3. Transfield Shipping Inc v Mercator Shipping Inc (The Achilleas) (2008)

In this case, a ship charterer was late in returning a vessel, which caused the owner to miss out on a more lucrative charter. The court ruled that the loss was too remote, as the financial consequences of the missed charter were outside the contemplation of the parties when the contract was made.

Criticism and Reform

The doctrine of remoteness of damage has been subject to criticism over the years, particularly regarding its application in commercial contracts. Some critics argue that the doctrine imposes too many restrictions on the recovery of damages, making it difficult for claimants to obtain fair compensation for their losses.

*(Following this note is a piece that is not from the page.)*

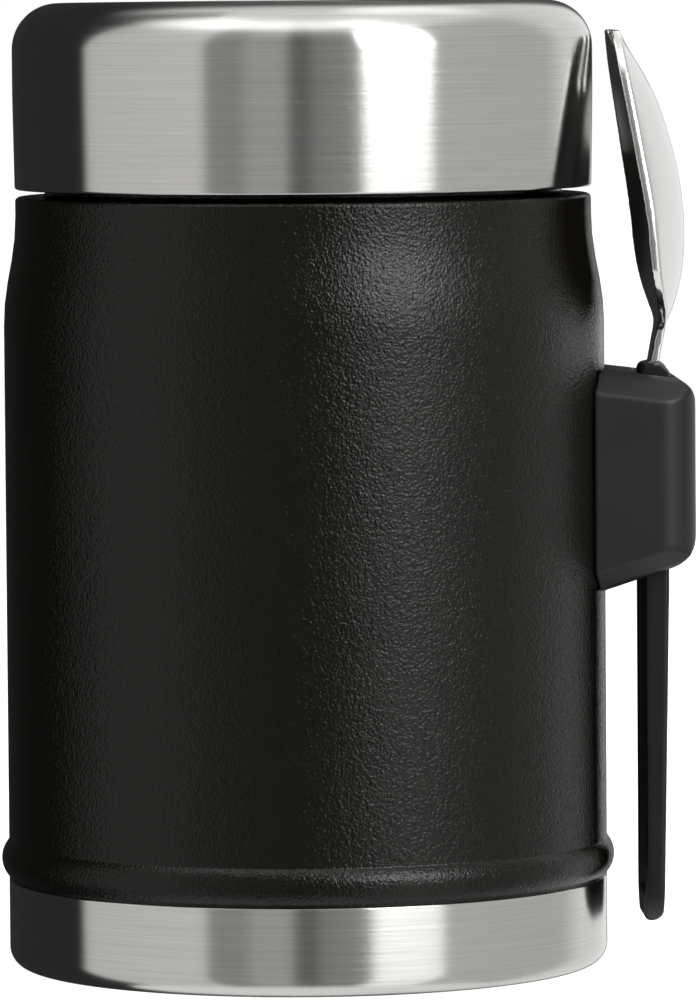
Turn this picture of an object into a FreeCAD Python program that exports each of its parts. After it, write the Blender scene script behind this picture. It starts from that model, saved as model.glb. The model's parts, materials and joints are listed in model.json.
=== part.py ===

In response, some legal commentators and reform advocates have called for a more flexible approach that better reflects the realities of modern commercial transactions. One suggestion is to allow parties greater freedom to negotiate the scope of their liability for consequential losses, thereby reducing reliance on the foreseeability test.

Conclusion

The principle of remoteness of damage in contract law serves as a crucial mechanism for balancing the rights and obligations of contracting parties. It ensures that defendants are only liable for losses that were foreseeable at the time of contracting, thereby preventing excessive and unfair liability. While the doctrine has evolved over time, the core principles established in Hadley v Baxendale continue to govern the application of remoteness in modern contract law.

By limiting recoverable damages to those that are reasonably foreseeable, the doctrine of remoteness promotes fairness and predictability in contractual relationships. At the same time, it encourages parties to communicate effectively and to allocate risks explicitly when entering into agreements. As commerce becomes increasingly complex, the application of this doctrine remains a critical tool for managing the legal risks associated with contractual breaches.